For leading European residential specialist Vonovia, curbing emissions poses a different challenge.
“In development, property lifecycle management is crucial, so Vonovia works with its suppliers to find innovative ways to build sustainably,” Sustainability Manager Amira Zauchner said.
“Influencing downstream residents is more difficult,” Zauchner noted. “Vonovia does, however, offer sustainable energy supply directly to tenants and is also expanding the use of smart metering systems, while communicating with residents to increase awareness of energy consumption.”

Logistics: Building a case for low-energy facilities

At the EPRA Sustainability Workshop, Simon Cox, First Vice President, Project Management UK & Sustainability Officer with Prologis, outlined three steps towards creating low-energy density distribution buildings:

  • Design: 90% of energy use is from lighting, so designs need to incorporate as much daylight as possible.

  • Energy use: The most efficient systems rely on LED lighting with movement and daylight sensor controls. Prologis also avoids air conditioning where possible.

  • Renewable energy: Prologis favours solar PV, which can even become income producing.

“As a landlord, we focus on the energy performance of the structural fabric,” Cox said. That means getting the design and structure of new buildings right and retrofitting old sheds to optimise efficiency. “The issue of embedded carbon also affects our thinking on the reuse of buildings.”
“Many standard elements within buildings can be reused in other projects to save carbon,” agreed Ben Brakes, Sustainability Manager, SEGRO. “43% of embodied carbon is in concrete,” he noted. Disassembly and recycling of buildings is therefore crucial.
Like Prologis, SEGRO’s sustainability strategy focuses on materials, resources and energy. Energy procurement when servicing buildings for customers is a key component. SEGRO also seeks to generate more onsite energy, especially by strengthening roofs to support solar PV.
“Depending on the building use, PV can make it carbon neutral,” Brakes said. “However, for more energy-intensive uses such as data centres, it is more difficult.”
When retrofitting, “the biggest win comes from installing LED lighting,” he added. Improving the fabric through insulation and smart lighting systems are other possibilities.
Building performance will only get us so far though, argued Cox. “We need a mitigation strategy.”

Building healthy spaces for people

It is well known that urban populations are likely to be more vulnerable to the adverse effects of climate change. For example, people in urban centres will be exposed to higher extremes of temperature because of the heat island effect, to air pollutants and to social stressors that may heavily impact their well-being.
In response, listed real estate companies have been putting strategies in place to improve the wellness and health of people through their buildings. As an example, Castellum’s Filip Elland explained that well-being represents one of the four pillars of the company’s sustainability strategy.

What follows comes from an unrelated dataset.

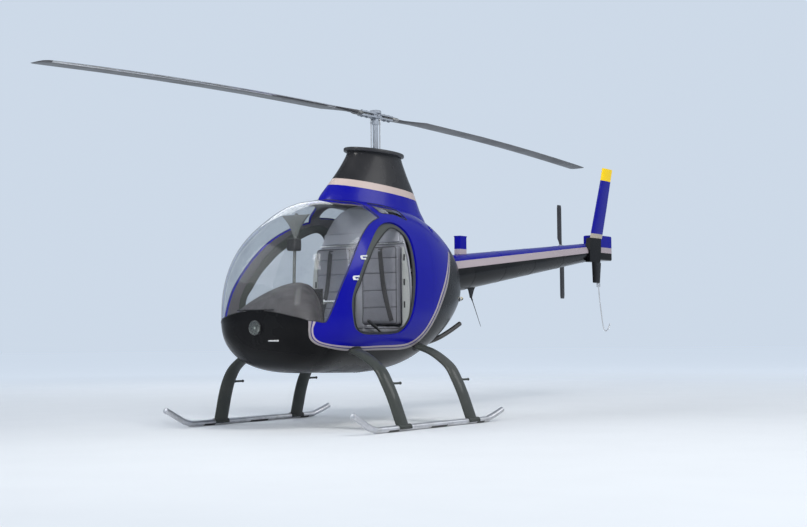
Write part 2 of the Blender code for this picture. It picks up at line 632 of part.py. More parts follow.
def ellipse_ring(half_width, half_length, middle, z):
    angles = [2 * math.pi * k / FAIRING_SIDES for k in range(FAIRING_SIDES)]
    return [(half_width * math.cos(a), middle + half_length * math.sin(a), z) for a in angles]


def make_fairing():
    """The mast fairing stands on the roof, open underneath, with a cap that the mast passes through."""
    fairing = loft("mast_fairing", [ellipse_ring(w, l, m, z) for z, w, l, m in FAIRING_RINGS])
    hollow = [[z, w - FAIRING_WALL, l - FAIRING_WALL, m] for z, w, l, m in FAIRING_RINGS]
    hollow[0][0] -= FAIRING_OPEN
    hollow[-1][0] += FAIRING_OPEN
    cut(fairing, loft("hollow", [ellipse_ring(w, l, m, z) for z, w, l, m in hollow]))
    cut(fairing, body_solid("roof", SKIN_GAP))
    top_z, top_width, top_length, top_middle = FAIRING_RINGS[-1]
    rings = [ellipse_ring(top_width + lip, top_length + lip, top_middle, top_z + height)
             for height, lip in CAP_RINGS]
    cap = loft("mast_fairing_cap", rings)
    cut(cap, cylinder("bore", *((0, 0, z) for z in CAP_BORE_Z), CAP_BORE, DISC_SIDES))
    low, high = MAST_BASE_Z
    base = cylinder("mast_base", (0, 0, low), (0, 0, high), MAST_BASE_RADII[0], SHAFT_SIDES,
                    end_radius=MAST_BASE_RADII[1])
    cut(base, body_solid("roof", SKIN_GAP))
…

Beth Ambrose from JLL drew attention to a recent study by the World Green Building Council, which shows that, especially in commercial buildings, investing in enhancing the well-being of the occupiers contributes to creating healthy workspaces as well as increasing productivity and comfort. “To assist property companies in designing healthy and comfortable spaces, there are standards such as WELL, Fitwel and Reset in the market, which provide a set of good practices to achieve this objective,” explained Oliver Pye from EVORA.

Boosting inclusive and diverse communities

Diversity & Inclusion is a key element to contribute to the creation of resilient communities. This has long been a relevant talking point in the sector as there is clear agreement that the industry can only engage with its stakeholders if the staff and management teams more widely reflect the population at large. This would enable the companies to promote innovation, knowledge and equal opportunities across the different groups represented in the communities where they operate. In this regard, Sam Monger of Grosvenor moderated a panel discussion on the importance of increasing diversity in real estate. Sandra Dowling from PwC, Una O’Reilly from Unibail-Rodamco-Westfield and Lucy Philips from FTI Consulting shared best practices on how companies can practically achieve their diversity objectives bringing into the discussion experiences from other industries.

Enhancing shareholder value and lowering financial risks associated with climate change

As highlighted by Matt Tippet from JLL, increasing shareholder buy-in around the benefits sustainability programmes can bring and the risks climate change and a lack of company action can produce is surely another key area for listed property firms. Sustainability ratings and benchmarks are reinforcing this effort, helping investors understand the impact of climate change on their portfolios, and thereby influencing investment decisions. Peter van den Tol from MN Holding stressed that, “despite the limitations of the many ESG ratings in the market, the latter remain the main tool for investors to screen and engage with listed property company.” For example, MSCI’s ESG rating identifies leaders and laggards in a given industry, which investors can use to reduce risk exposures, improve resiliency and increase returns, noted Jasmine Mehta from MSCI: “USD 280 billion is allocated to ESG through MSCI indices, which shows investor willingness to act in this regard.” To this end, GRESB, represented on the panel by Roxana Isaiu, widened its focus on risks mitigation in 2018 with the introduction of a resilience module that helps investors identify the shocks and stressors a property company might be subject to.
Action is needed as we have only a 60% probability that global warming will stay below 2°C, Rapley concluded. The hope is that a combination of market dynamics and legislation could drive us towards that target.